In the meantime, Jamal, still at work, heard about the incident and rushed to the hospital where he saw the physicians trying to save his son's life – in vain. When he saw the child's face he knew the end was near, he recalls. Immediately he called home. In shock, Sajud made her way to Rafidia where she grasped the horror and began to scream and weep until she was removed from the room. Six days later, she says to us, calmly, "My son was innocent. Now he's a shahid. He was killed unjustly."
What is known from the investigation conducted by Salma a-Deb'i, a field researcher for the Israeli human rights organization B'Tselem – who, along with her colleague, Abd al-Karim Sa'adi, accompanied us this week to the house of mourning – is that Abdallah was shot by a soldier in the armored vehicle from a distance of some 20 meters. Probably out the back window. The horrific incident was captured on video taken by eyewitnesses: A boy throws a few small stones, a convoy speeds past and the boy is hurled backward as he throws a stone at the last vehicle. None of the jeeps stops. The street is empty, no one is gathering there.

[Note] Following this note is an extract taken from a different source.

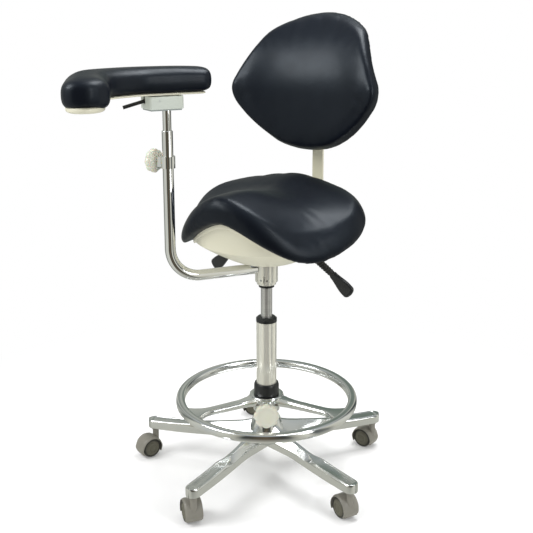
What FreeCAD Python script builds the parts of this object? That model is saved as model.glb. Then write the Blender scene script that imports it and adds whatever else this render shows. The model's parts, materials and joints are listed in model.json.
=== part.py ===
import FreeCAD, Part
import math
import os
from FreeCAD import Vector

# Dentist saddle stool.  Millimetres, +Z up, origin on the floor under the column's axis.
# The seat's nose points to -Y, the backrest stands at +Y and the arm support is at -X, -Y.

os.makedirs("parts", exist_ok=True)

# Fits
RUNNING = 0.05            # radial clearance of a shaft in its bore
GAP = 0.4                 # clearance between bodies that move past each other

# Five-star base
LEG_COUNT = 5
STEM_REACH = 302.0        # column axis to caster stem
TIP_FLOOR = 75.0          # underside of a leg's tip
TIP_RADIUS = 17.0
HUB_RADIUS = 41.0
HUB_TOP = 140.0
HUB_TOP_RADIUS = 34.0
HUB_SHOULDER = 118.0
HUB_BOTTOM = 80.0
LEG_STATIONS = (          # distance out, width, underside, shoulder, ridge
    (24.0, 60.0, 84.0, 104.0, 132.0),
    (110.0, 44.0, 82.0, 98.0, 115.0),
    (210.0, 37.0, 76.0, 90.0, 103.0),
    (292.0, 33.0, 75.0, 87.0, 97.0),
)
LEG_RIDGE = 9.0           # width of the flat ridge along a leg
LEG_WALL = 5.0            # metal left round the channel under a leg

# Casters
WHEEL_RADIUS = 25.0
WHEEL_WIDTH = 14.0
WHEEL_INNER = 5.5         # mid-plane of the caster to a wheel's inner face
CASTER_TRAIL = 21.0
AXLE_RADIUS = 3.0
STEM_RADIUS = 5.5
STEM_TOP = 94.0
HOOD_RADIUS = 29.5
HOOD_WALL = 2.6
HOOD_HALF_WIDTH = 21.0
HOOD_BOTTOM = 11.0        # height of the hood's lower edges
WEB_HALF_WIDTH = 4.5      # of the web between the two wheels
NECK_RADIUS = 8.0
NECK_TOP = TIP_FLOOR - 0.8
CASTER_HEADINGS = (142.0, 152.0, 176.0, 200.0, 250.0)   # way each caster trails, from +X

# Column and gas lift
TUBE_RADIUS = 25.0
TUBE_WALL = 1.6
TUBE_BOTTOM = 84.0
TUBE_TOP = 396.0
TUBE_FLOOR = 3.0
GUIDE_TOP = 408.0
GUIDE_LENGTH = 74.0
CYLINDER_RADIUS = 14.0
CYLINDER_WALL = 1.8
CYLINDER_BOTTOM = 190.0
CYLINDER_TOP = 583.0
CYLINDER_CAP = 30.0
ROD_RADIUS = 5.0
PISTON_BOTTOM = 445.0
PISTON_HEIGHT = 14.0
BEARING_HEIGHT = 7.0
BUTTON_RADIUS = 4.0
BUTTON_TOP = CYLINDER_TOP + 4.6

# Foot ring
RING_OUTER = 225.4
RING_WIDTH = 22.0
RING_HEIGHT = 21.0
RING_TOP = 205.0
RING_HUB_RADIUS = 33.0
RING_FLANGE_RADIUS = 43.0
RING_FLANGE_HEIGHT = 9.0
RING_HUB_BOTTOM = 163.0
RING_BUSH_TOP = 236.0
RING_BUSH_FLOOR = 192.0
SPOKE_COUNT = 3
SPOKE_STATIONS = (        # distance out, width, underside, shoulder, ridge
    (30.0, 36.0, 183.0, 190.0, 203.0),
    (80.0, 28.0, 185.0, 191.0, 201.0),
    (150.0, 27.0, 187.0, 192.0, 200.0),
    (209.0, 44.0, 188.0, 193.0, 203.0),
)
SPOKE_RIDGE = 6.0         # width of the flat ridge along a spoke
SPOKE_HEADING = 33.0      # heading of the knob, from -Y towards +X, half-way between two spokes
RING_KNOB_Z = 180.0
RING_BOSS = 56.0          # column axis to the end of the knob's boss
RING_KNOB_RADIUS = 31.0

# Star knobs
KNOB_LOBES = 8
KNOB_THICKNESS = 20.0
SCREW_RADIUS = 4.0
PAD_LENGTH = 5.0          # brass tip between a screw and the tube that it clamps

# Arm support
ARM_HEADING = -34.6       # from -Y towards +X
ARM_REACH = 239.0
ARM_Z = 533.0
ARM_RADIUS = 12.5
ARM_BORE = 9.8
ARM_BEND = 72.0
ARM_TOP = 876.0
INNER_RADIUS = ARM_BORE - 0.08
INNER_BOTTOM = 690.0
CLAMP_BOTTOM = 792.0
CLAMP_HEIGHT = 27.0
CLAMP_RADIUS = 16.5
CLAMP_LUG = 24.0
ARM_KNOB_RADIUS = 27.5
ARM_PAD_LENGTH = 3.0
COLLAR_RADIUS = 27.5
COLLAR_BOTTOM = 492.0
COLLAR_TOP = 549.0
HEAD_BOTTOM = 923.0
HEAD_TOP = 955.0
HEAD_LENGTH = 80.0
HEAD_SHIFT = 10.0         # centre of the head ahead of the post
HEAD_WIDTH = 58.0
ARM_PIN_Y = -28.0         # release lever's pin, ahead of the post
ARM_PIN_Z = 945.0
HEAD_HEADING = -27.0      # way the head and the pad's straight end lie, from -Y towards +X
PAD_BASE_THICK = 5.0
PAD_WIDTH = 94.0
PAD_THICK = 54.0
PAD_ROUTE = (             # plan of the pad's middle line
    (-90, -103), (-100, -123), (-138, -199), (-172, -285), (-168, -392), (-105, -477), (-76, -502),
)

# Saddle
SEAT_CENTRE_Y = -21.0
SEAT_FRONT = 182.6
SEAT_BACK = 192.2
SEAT_HALF_WIDTH = 236.0
SEAT_TAPER = 0.33
SEAT_CROWN_Z = 706.5      # mid-surface of the cushion at the crown
SEAT_DIP = 20.0
SEAT_THICK = 63.0
SIDE_DROOP = 34.0
WING_DROOP = 91.2
DROOP_EASE = 0.0144       # rounds the ridge along the middle, in half-widths squared
BOARD_INSET = 42.0
BOARD_THICK = 6.0
SHELL_INSET = 29.0
SHELL_WALL = 4.0
SHELL_RIM = 12.0
BOWL_PROFILE = ((43.0, 548.5), (75.0, 556.0), (118.0, 576.0), (165.0, 603.0), (215.0, 640.0))
NECK_OPENING = 43.0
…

The IDF Spokesperson's Unit this week responded to Haaretz's query: "In the wake of the incident, an investigation was launched by the Military Police Criminal Investigation Division. Immediately after the event, a debriefing was conducted in the unit, as a result of which the soldier in question was suspended by his commanders from all operational activity until a decision is made in his case."
Abud's schoolbag now lies on his bed, next to the pillow. Next to the photo on the wall of the admired shahid, pictures of Abud have now been added.